You don’t choose; the package picks for you. If R2_ACCESS_KEY_ID is set in your environment, you get EnvBackend. Otherwise it looks for op on $PATH and uses OpCLIBackend. If neither is available you get a clear error explaining what to install.

You can override the choice for debugging:

CONSTELLATION_SECRETS_BACKEND=op_cli   # force the op CLI
CONSTELLATION_SECRETS_BACKEND=env      # force env vars

What you get back

Each secrets.<name>() function returns a frozen Pydantic model — a small immutable object with named fields:

r2 = secrets.r2()
r2.endpoint           # str
r2.bucket             # str
r2.access_key_id      # str
r2.secret_access_key  # str
r2.region             # str (defaults to "auto")

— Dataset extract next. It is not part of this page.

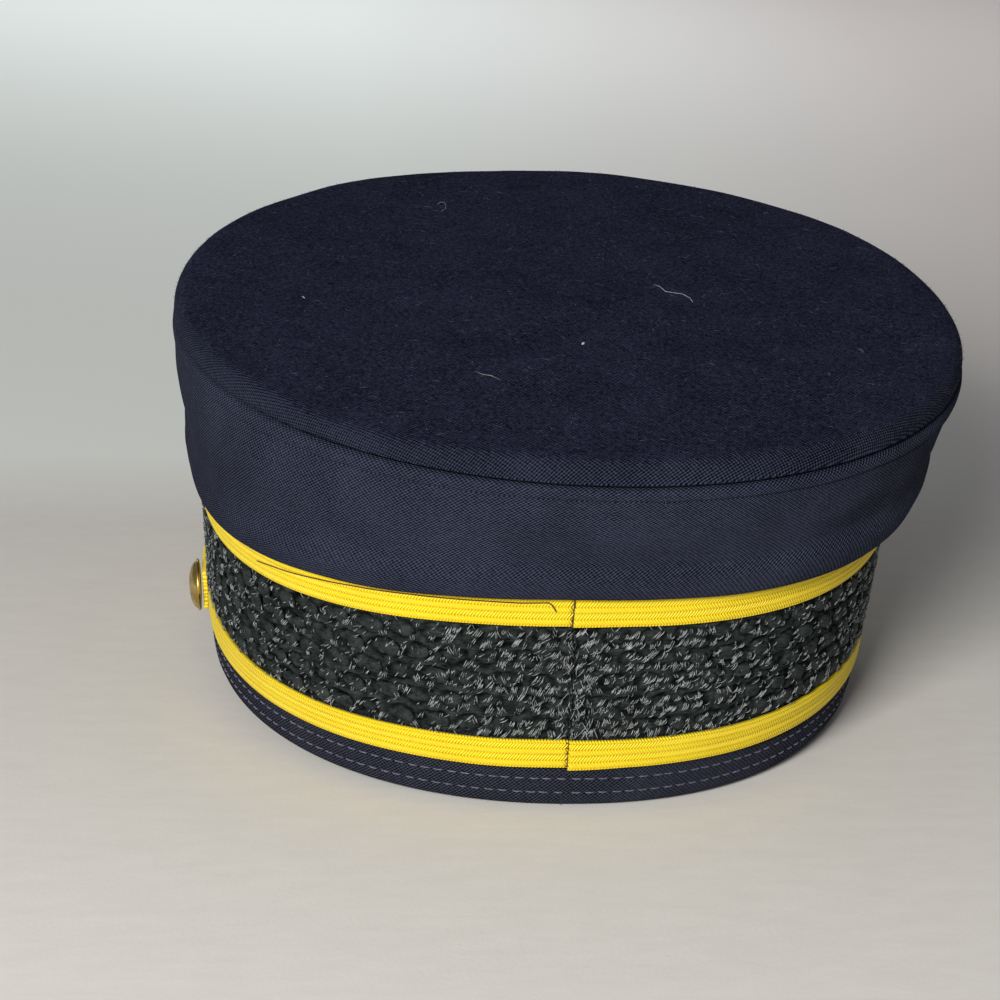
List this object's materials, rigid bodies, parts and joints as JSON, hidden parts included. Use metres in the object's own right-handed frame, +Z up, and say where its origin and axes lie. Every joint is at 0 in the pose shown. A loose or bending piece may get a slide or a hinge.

“Frozen” means you can’t accidentally modify a credential after fetching it. “Pydantic” means the values are validated — if a field is missing in 1Password, you get a clean error pointing at the missing field instead of a confusing KeyError later.

Caching

Each secrets.<name>() call is cached for the lifetime of the Python process. The first call shells out to op (which takes a few hundred ms); every subsequent call in the same process is free.

If you need to bust the cache (rare, mostly in tests), the function exposes .cache_clear():

from constellation_utils import secrets
secrets.r2.cache_clear()
secrets.r2()  # fresh read

What’s NOT here

constellation-utils is intentionally narrow. It does not:

  • Store or rotate secrets — 1Password does that.

  • Talk to AWS / GCP / R2 directly — that’s the consumer’s job (e.g. the data-engine uploader’s R2 client).

  • Provide a generic config system — only credentials.

Adding a new secret is a deliberate, reviewed change to the package. See Tutorials → Adding a new secret.